クリエイターズマーケットが生まれた背景には、主に2つの理由があります。
ひとつは、当時スタンプを制作するうえで出版社や海外のライセンサーなどの権利元とアイデアを出し合いながら進めていたのですが、次第に新しい発想が生まれにくくなっていました。限られたメンバーだけで議論していても面白いアイデアは出てこないと感じ、「クリエイティブな部分をユーザーに任せよう」という発想に至ったのです。
もうひとつの理由として、結婚式のプロポーズ用など、個人的な用途で「オリジナルスタンプを作りたい」という問い合わせが多く寄せられていたことでした。ユーザー自身が自由にスタンプを作れる仕組みがあれば、こうした要望にも応えられると考え、クリエイターズマーケットの企画を開始し、2014年5月に正式リリースしました。
ーーLINEスタンプがユーザーに定着するまでに、どのような苦労があったのでしょうか。
渡辺:先ほどの「オリジナルスタンプを作りたい」というユーザーニーズに応えるためにクリエイターズマーケットを始めたわけですが、最初の1年は苦労の連続でした。急ピッチでサービスを立ち上げたため、スタンプの審査体制や配信の仕組みを整えるのに多くの時間を要してしまったんです。
また、単にクリエイターの創作活動の場を作るだけでなく、そこから新たな“スター”が生まれる環境を作らなければ、サービスとしての本当の価値が生まれないと感じていました。
こうしたなか、外部企業とのコラボやPR・マーケティング施策を積極的に行い、試行錯誤を重ねていくなかで、sakumaruさんの「うさまる」のような人気キャラクターが登場したことが大きな転機となりました。
多くの芸能人がLINE公式アカウントを持つなかで、ある方が「うさまる」のキャラクターを積極的に使用したことで一気に注目を集めたんです。
そのほか、小動物をキャラクター化したスタンプで有名なカナヘイさんや、国内外で人気を博している「ちいかわ」の作者であるナガノさんといった実力派のクリエイターも、クリエイターズマーケットでスタンプを販売したことで、サービスの活性化やLINEスタンプの利用拡大につながりました。
微妙なニュアンスや感情を伝える無言スタンプの流行
ーーLINEスタンプの利用ニーズの変化やトレンドについて教えてください。
渡辺:初期の頃は、スタンプに「おはよう」や「ありがとう」、「あけましておめでとう」などの言葉が含まれていましたが、コロナ前後からは、言葉を使わないスタンプが増えてきました。

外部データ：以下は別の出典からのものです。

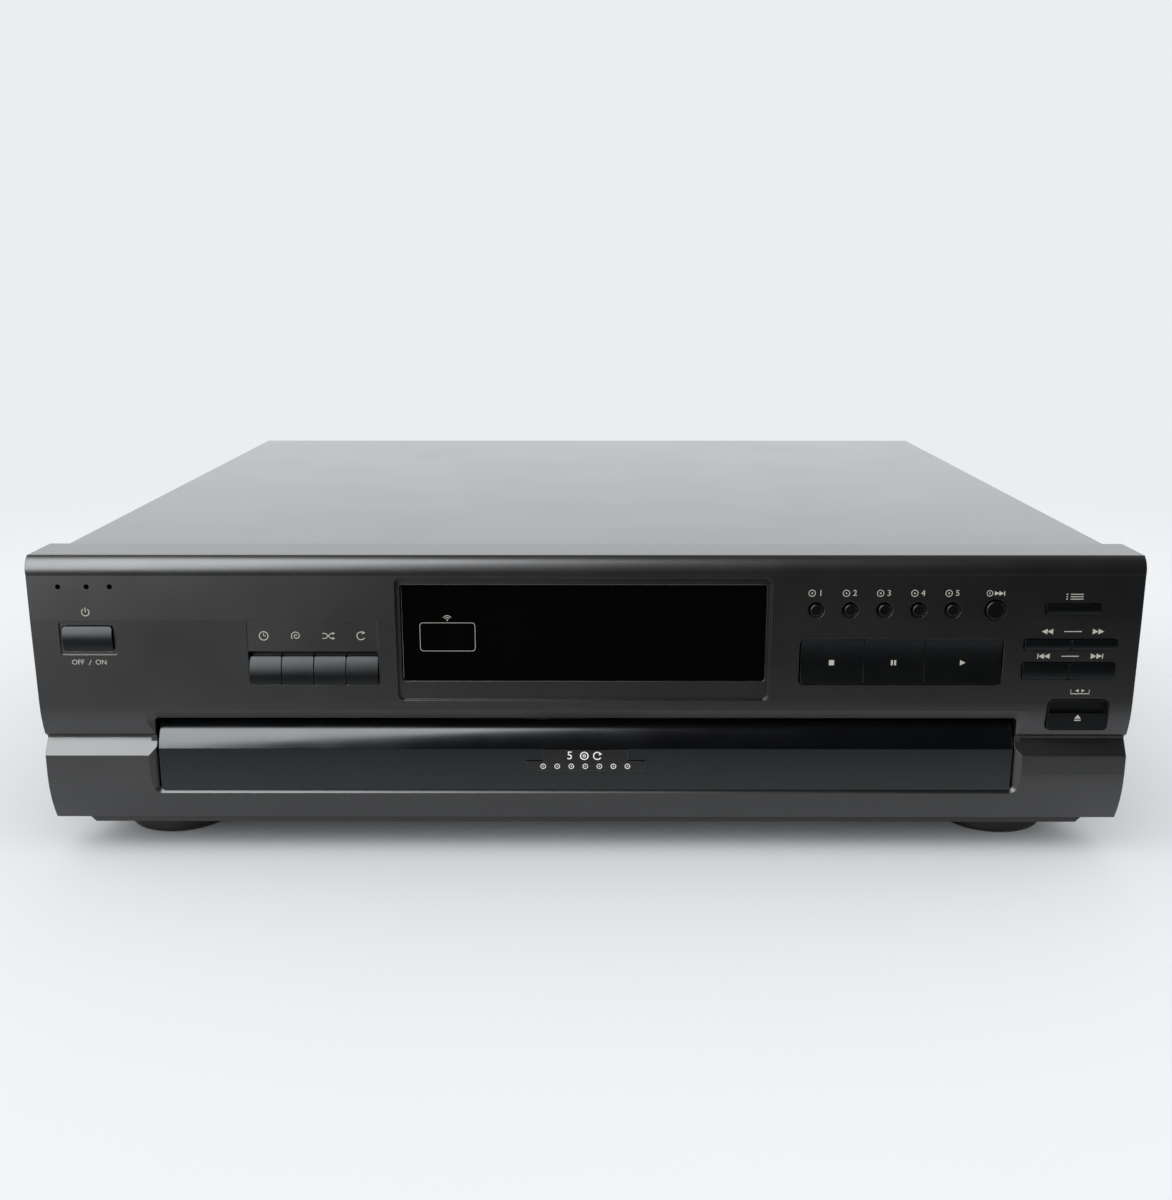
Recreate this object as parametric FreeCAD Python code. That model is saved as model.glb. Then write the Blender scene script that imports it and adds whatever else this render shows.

これらは「何かが伝わって、滲み出てくる」ような感情や状態を伝えるもので、無言の圧力や曖昧な感情など、言葉では伝えきれない微妙なニュアンスを表現するようになってきています。
最近のユーザーインサイトを分析してみると、LINEはSNSと違って重要な連絡手段のため、「既読をつけたくない」とか「スペースを大きく使いたくない」「相手に迷惑をかけたくない」といった潜在的な思いが強くなっていると感じます。
そのため、大きなスタンプで主張するよりも小さい絵文字や2、3年前にリリースされたリアクション機能を使い、相手に配慮した表現が増えてきていますね。